The leaders of both programs have worked for several years to train their teams on digital tools and their use in contracting language, Swanson said.

“We're using these programs to help us take their lessons learned, what is working, what is not working, and be able to adapt all of that for more of an enterprise view across all of our programs to really help everybody else,” she said.

“The other communities that we want to make sure are operating in these digital environments— like the requirements community, that test community, the sustainment community—we're not there yet,” Swanson said. “Those Pathfinders will still benefit a lot from being able to expand this concept in these environments across to those other communities so we can really build out those digital threads.”

About 20 Army programs currently use digital engineering, Swanson said. 

By integrating digital twins and models into contracting practices more could help the Army better communicate what it needs to industry.

“Digital twins are fantastic because they allow us to replicate capabilities that are in the field, in the lab digitally or in a computer digitally, and really be able to replicate problems, identify root causes and problems. It just allows us a lot of speed and agility and insight that we would otherwise lack,” Swanson said. 

The Army aims to have more contracts and programs that require digital engineering from the start.

“We also want to use digital models to go out with [requests for proposals] to determine conformance, or compliance with our own standards,” and have vendors respond with their solutions so the Army can identify whether it actually fits with what the service wants, Swanson said. “Because that is something that is honestly impossible to do manually. And so a lot of times we’ll require standards and RFPs and…we do the best we can, but we don't really know before we award if it's really, really going to be totally compliant. And so I think digital models will help us to do that much more.”

But there’s still a learning curve with digital tools for contract workers, one that could cause program delays. In its 2024 annual weapons systems assessment, the Government Accountability Office found workers’ inexperience with digital engineering slowed contracting efforts for FLRAA.

The program is working through two challenges with developing digital twins: “ensuring the use of open, adaptable, and secure digital engineering tools; and providing secure access to the data/models to stakeholders that need it,” the report said.

For the XM-30 program, officials said it “took longer to release the request for proposals due to a lack of experience with digital engineering while directing contractors to use specific software design approaches” the report stated. Also, there wasn’t a precedent for a “digital open architecture project, which delayed the source selection and evaluation board process.”

Swanson said those slowdowns were growing pains of being among the Army’s first programs to try digital engineering. But there’s an added problem: everyone uses different tools that don’t necessarily work well together. 

“It's a big problem,” Swanson said. “You have the [program manager], who has established their own digital engineering environment…vendors have digital engineering environments as well. The Army is not going to direct everybody to use a certain tool—that doesn't make sense for us.” 

But to prevent slowdowns in contracting, the Army is planning to train the acquisition workforce in digital engineering with online and hands-on classes.

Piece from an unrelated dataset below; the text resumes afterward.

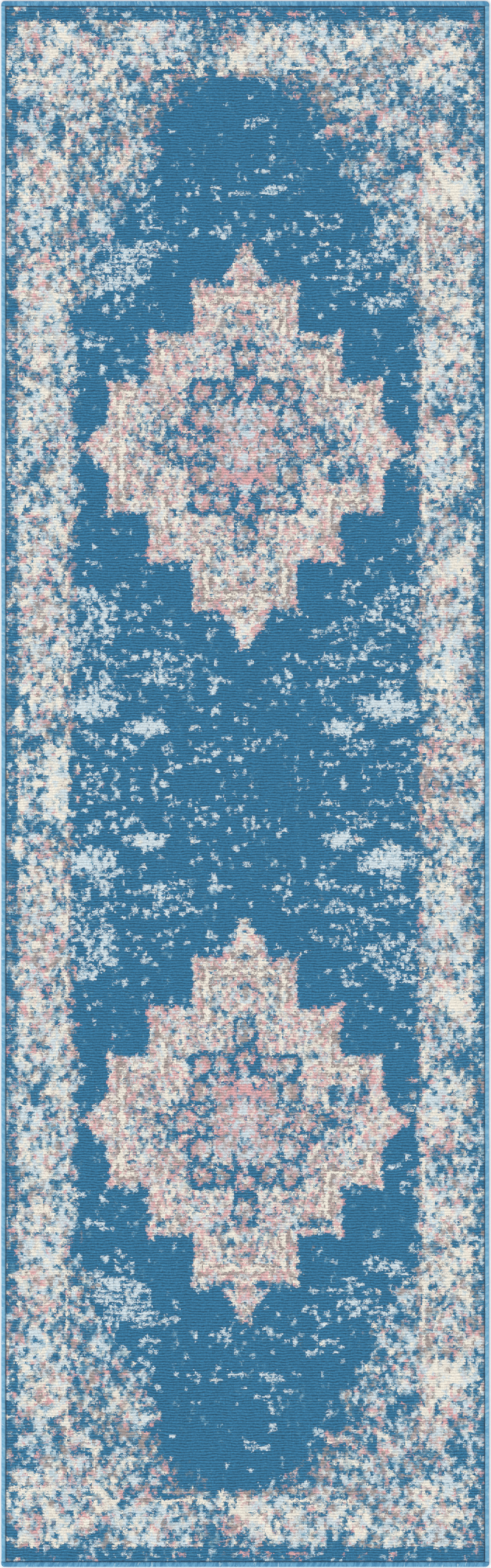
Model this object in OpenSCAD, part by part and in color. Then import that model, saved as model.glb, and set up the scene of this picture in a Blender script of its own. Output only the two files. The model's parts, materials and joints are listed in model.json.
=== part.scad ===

“If you've ever looked at a model produced by digital engineering tools, it is not like looking at a PowerPoint chart. It requires you to think differently and really adapt the way that you're used to doing things. And so of course, with that comes, it takes a little bit of time,” she said. “But I think our workforce is ready. And we've certainly been peppering them with a lot of digital courses over the last couple of years for software and data. So I don't think this is any different.”

The Army is also planning to start a generative AI pilot this summer that could help with contracting, Swanson announced at Defense One’s Tech Summit on Tuesday. 

“So generative AI. That's a thing today that's out there. Not as much for the government, though, because we are worried about our data,” Swanson said. “I will be kicking off a generative AI pilot this summer with ASAALT with a tool that does have an [authority to operate] for [Impact Level] 5,” which is for sensitive, controlled unclassified information, she said. “I'm excited about that because I think it can be a productivity booster.” 

While generative AI likely won’t be immediately used in Army contracts, Swanson said there was a lot of potential to boost acquisition workers’ productivity for back office tasks, business systems, contract policy among other areas. 

“As a pilot, it's not just about increasing our productivity, which will be great. But also what are the other things that we can do and then what are the other industry tools that are out there that we might be able to leverage or add on?” she said. “So might one day be able to write a contract? Hope so. But we’ve got to pilot and test to make sure everyone is comfortable.”